In a viral Threads post, a woman reveals the strange privilege of growing up with “street legacy,” medical school tuition paid in cash, foreign cars bought like lollipops, yet feeling locked out of country clubs, private schools, and the invisible networks of the ultra-rich.

It is very difficult to get people to understand, writes Nemakatt. She grew up very privileged in a two-parent home with rich drug dealer parents.

When people hear that, they think hood. But she means medical school tuition paid for in cash. Foreign cars bought for her like lollipops. Thousands spent willy-nilly just because it was the weekend. Not middle-class suburbs. Not even doctors’ money. Way more.

But the not-so-privileged part, she says, was that she had no real access to exclusivity. No country clubs. No private school networks. She had all the money but none of the access or knowledge of how to move like people in what would be her parents’ tax bracket. She did not have the legacy. She had street legacy.

Money vs. Access: A Viral Distinction

The anonymous woman, posting under the handle nemakatt on Threads, has sparked a wide-ranging conversation about the hidden hierarchies within wealth itself. Her three-part thread, viewed hundreds of thousands of times, draws a sharp line between having money and having access, the social capital, insider knowledge, and generational networks that truly open doors.

“I took advantage of programs for disenfranchised students and was exposed that way but not directly,” she writes. “Kind of like going through a back door.”

The Upper Middle Class Trap

In her concluding post, she offers a sweeping observation about class in America. Access is limited even to the upper middle class, she argues.

There is a hierarchy among children who go to private schools and those who grow up in country club settings. Success, she says, is based on the individual. The highest up will obtain success, but the majority end up middle class and lack a lot of life skills, especially children of professionals.

The ultra-rich, she concludes, is where real access is beneficial to the individual.

A Window Into Invisible Class Barriers

The thread has resonated with readers who have experienced similar contradictions: growing up with financial comfort but feeling excluded from the exclusive institutions and unwritten rules that privilege the traditionally wealthy.

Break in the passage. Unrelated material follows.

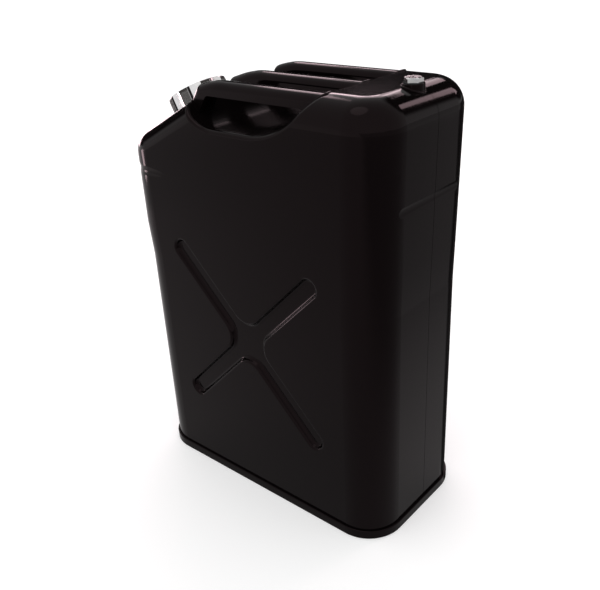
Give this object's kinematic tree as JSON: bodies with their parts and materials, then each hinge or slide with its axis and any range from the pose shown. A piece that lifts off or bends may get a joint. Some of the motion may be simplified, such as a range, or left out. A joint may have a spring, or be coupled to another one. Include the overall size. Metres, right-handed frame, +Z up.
{
  "type": "gas can",
  "caption": "Upright steel fuel can with pressed X panels, carrying handles over a dished trough, a screw cap on a sloping shoulder and a screwed vent plug.",
  "frame": {"origin": "middle of the underside, at the height of the rim that the can stands on", "axes": "+Z up, +X towards the hump with the vent plug, -X towards the shoulder with the filler cap, +Y towards the far broad side"},
  "size_m": [0.3476, 0.1728, 0.4794],
  "materials": {
    "black_paint": "gloss stoved enamel, near black, slightly warm",
    "bright_plate": "bright plated steel, polished on the flutes, knurled on the lands",
    "zinc_steel": "zinc plated",
    "seal_rubber": "matt fuel-proof rubber"
  },
  "bodies": {
    "root": {"near_shell": "black_paint", "far_shell": "black_paint", "base_pan": "black_paint", "near_handle": "black_paint", "middle_handle": "black_paint", "far_handle": "black_paint", "filler_neck": "black_paint", "neck_collar": "black_paint", "vent_boss": "black_paint"},
    "cap_seal": {"cap_disc": "zinc_steel", "cap_gasket": "seal_rubber", "cap_rivet": "bright_plate"},
    "cap": {"cap_shell": "bright_plate"},
    "vent_seal": {"vent_washer": "seal_rubber"},
    "vent": {"vent_plug": "bright_plate"}
  },
  "joints": [
    {"name": "cap_lift", "type": "slide", "parent": "root", "child": "cap_seal", "axis": [-0.4617, 0, 0.887], "range_m": [0, 0.03]},
    {"name": "cap_turn", "type": "hinge", "parent": "cap_seal", "child": "cap", "pos_m": [-0.122, 0, 0.42111], "axis": [-0.4617, 0, 0.887], "range_deg": [0, 1800]},
    {"name": "vent_lift", "type": "slide", "parent": "root", "child": "vent_seal", "axis": [0, 0, 1], "range_m": [0, 0.014]},
    {"name": "vent_turn", "type": "hinge", "parent": "vent_seal", "child": "vent", "pos_m": [0.1515, 0, 0.4715], "axis": [0, 0, 1], "range_deg": [0, 2520]}
  ],
  "couplings": [
    {"joint": "cap_lift", "follows": "cap_turn", "m_per_rad": 0.00095},
    {"joint": "vent_lift", "follows": "vent_turn", "m_per_rad": 0.000318}
  ]
}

Unlike old money families who pass down both capital and cultural knowledge, new money, and particularly wealth derived from illicit economies, often comes without the social roadmap.

One commenter summarized the dynamic: “Money buys the car. Access buys the invitation to the country club where the car is parked.”

What the Thread Reveals

The woman’s posts touch on several under-discussed aspects of class in America:

  • The distinction between wealth and belonging. You can have cash but still feel like an outsider.
  • The limits of new money. Without generational networks, even the rich can be locked out.
  • The hidden curriculum of elite spaces. Country clubs, private schools, and legacy admissions operate on rules that money alone cannot teach.
  • The precariousness of professional-class children. Many, she argues, lack life skills and fail to maintain their parents’ status.

A Broader Conversation

The thread has been shared across social media platforms, with users adding their own experiences of being “rich but not connected” or “comfortable but not invited.” Others have pushed back, arguing that any level of wealth provides advantages that most Americans cannot imagine.

But the woman’s central claim, that there is a meaningful difference between having money and having access, has struck a nerve. In a society increasingly aware of how class shapes opportunity, her story offers a rare glimpse into the hierarchies that exist even among the privileged.

As she puts it: she had all the money. But none of the access. And that, she suggests, made all the difference.